When I first learned about the OOM killer, and overcommit in general, it seemed to me like a crazy way of managing system memory. How could anyone build reliable systems if their processes could be randomly killed at any time? I still think it's fairly painful, but a few years of working on Solaris/illumos, which doesn't overcommit, taught me that the alternative (strict memory accounting) isn't too pretty either. You either allow a large chunk of your memory to sit unused, or you can add swap, increasing the amount of 'memory' that is available. If you add enough swap, and tune your workload just right, the used memory of your system's processes can be resident in physical memory, and the swap is only there for the purpose of accounting for the inevitable unused portions of the allocations by the system's processes. This is tricky though - unless your workload is very consistent in terms of memory usage, it may sometimes grow too big, in which case the swap will actually be used as swap. For many workloads, swapping any part of the system's working set causes such a big performance hit that it would be better just to fail immediately rather than continue to operate with degraded performance.

And strict memory accounting doesn't solve the reliability issue either - unless you are reserving memory up front (which can be wasteful), a small allocation by a critical component of the system can fail due to high memory usage by some less important component.

Ultimately, running out of memory is just a hard situation for an OS to handle gracefully, whether it overcommits or not.

vm.overcommit_memory

One nice thing about Linux is that it allows you to choose whether or not to overcommit, via the vm.overcommit_memory system parameter setting. Although in practice most Linux systems have this set in a way that generally allows overcommmit, there are actually three possible settings:

Allow overcommit except for allocations that are "seriously wild", in the words of the kernel documentation linked to above
Allow overcommit always
Don't overcommit (with some subtlety)

A Better Default

Overcommit should probably be the default in the Linux world, since so many programs written for Linux allocate many times more memory than they generally use, assuming overcommit will be enabled. The glibc memory allocator is a good example of this, allocating large memory arenas in proportion to the number of threads a process has. Turning off overcommit would be going against the grain in the Linux world, and probably wouldn't be a good default.

So if we are going to allow overcommit on a system, should the setting be 0 (overcommit almost always) or 1 (overcommit always)? All of the distros that I've come across default to 0, and this may seem like the best of both worlds. We get overcommit in general, which we want, but if our programs have a bug that causes them to request an unrealistic amount of memory, (a 'seriously wild allocation'), the responsible syscall (e.g. mmap) will receive an error, which will allow the bug to be identified more quickly.

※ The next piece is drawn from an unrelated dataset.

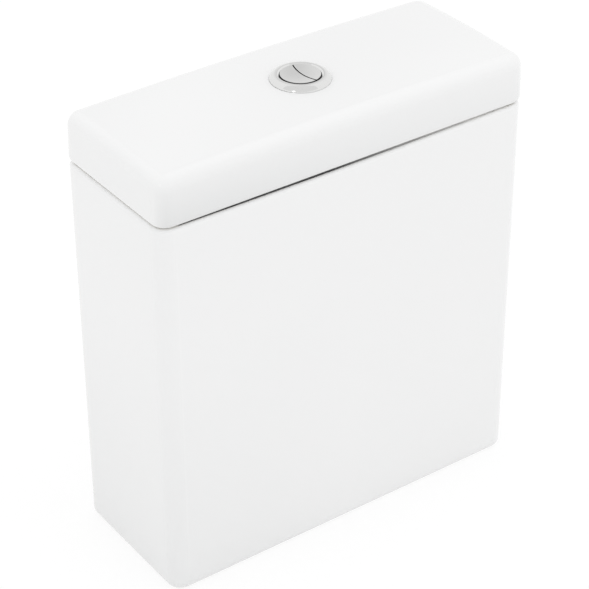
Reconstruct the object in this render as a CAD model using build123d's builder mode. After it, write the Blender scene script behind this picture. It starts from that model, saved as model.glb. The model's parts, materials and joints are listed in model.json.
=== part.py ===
"""Close-coupled toilet cistern: a glazed ceramic tank and lid, a two-part push button, a dual flush valve,
a bottom-entry fill valve and the bolts that hold the tank to its pan.

Millimetres, +Z up. The origin is on the base plane, in the middle of the object's width and depth.
-Y is the wide front face, +Y the back that stands against the wall, +X the side of the water inlet.
"""
from build123d import *
from math import asin, atan, cos, degrees, sin, sqrt, tan
import os

os.makedirs("parts", exist_ok=True)

# General clearances
fit_gap = 0.1            # between fixed pieces that push together
pin_gap = 0.05           # round a hinge pin
run_gap = 0.3            # between a moving piece and what it passes or rests on
slide_gap = 0.6          # round a tube or bar that slides in a guide
cut_over = 2.0           # how far a cutting shape runs past the face it opens

# Ceramic tank
tank_width = 370.0
tank_depth = 147.0
tank_height = 366.6      # at both ends
rim_sag = 1.4            # dip of the rim halfway along, as fired ceramic has
tank_wall = 9.0
tank_corner = 14.0       # plan radius of the upright corners
water_corner = 8.5       # the same inside
tank_floor = 10.0
recess_height = 38.0     # hollow under the floor that takes the nuts and the gasket
skirt_wall = 11.0
recess_corner = 7.0
foot_round = 7.0
rim_round = 3.5
rim_inner_bevel = 1.5
floor_round = 7.0
pipe_notch_width = 56.0
pipe_notch_height = 28.0
pipe_notch_round = 8.0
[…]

In my experience though, it's better to set vm.overcommit_memory to 1 (overcommit always). The 'wild allocation' scenario doesn't happen that often, and when it does, the system is already headed for failure of some sort.

On the other hand, I have seen real situations where large but non-problematic allocations have been denied for being too large, but in reality the system would not have experienced any memory shortage had the allocation been allowed. One of the more common examples of such a scenario is when a large program forks, and the child immediately execs. The fork represents a large allocation - the child's memory is a copy of the parent's, so it's an allocation equal in size to the amount of memory used by the parent process. The memory is copy-on-write though, and if the child immediately execs, never writing to the vast majority of its memory in between the fork and exec, almost no additional physical memory needs to be used.

Of course, vfork() exists to prevent exactly these sorts of problems, and use of plain fork() is discouraged these days. Nevertheless, there exist programs in the wild that still use plain fork(). For example, one of the most common large programs that you can find, the JVM, still uses vanilla fork() in some error handling paths.

These sorts of scenarios don't happen too often, but there's no need for them to occur at all. If you've already gone all-in on memory overcommitting (which you probably have if you are using Linux), you may as well set vm.overcommit to 1 (overcommit always) and allow large-but-unproblematic allocations to succeed. The rare large-and-problematic-allocations-that-would-have-failed-if-overcommit-was-set-to-0 will succeed too, of course, but they'll just end up causing the OOM Killer to run, and you're already committed to dealing with the OOM Killer.

Another way of putting it: the number of occasions when 0 and 1 behave differently is small, but the false-positive behavior of 0 is worse: incorrectly identifying a non-problematic allocation as 'seriously wild' and denying it introduces a new failure into the system. Allowing a problematically-large allocation to succeed just delays an already existing problem momentarily.

Takeaway

If you are unsure how to set vm.overcommit_memory on Linux, your best option is generally to set it to 1 (overcommit always). That would be a better default for most distros, too.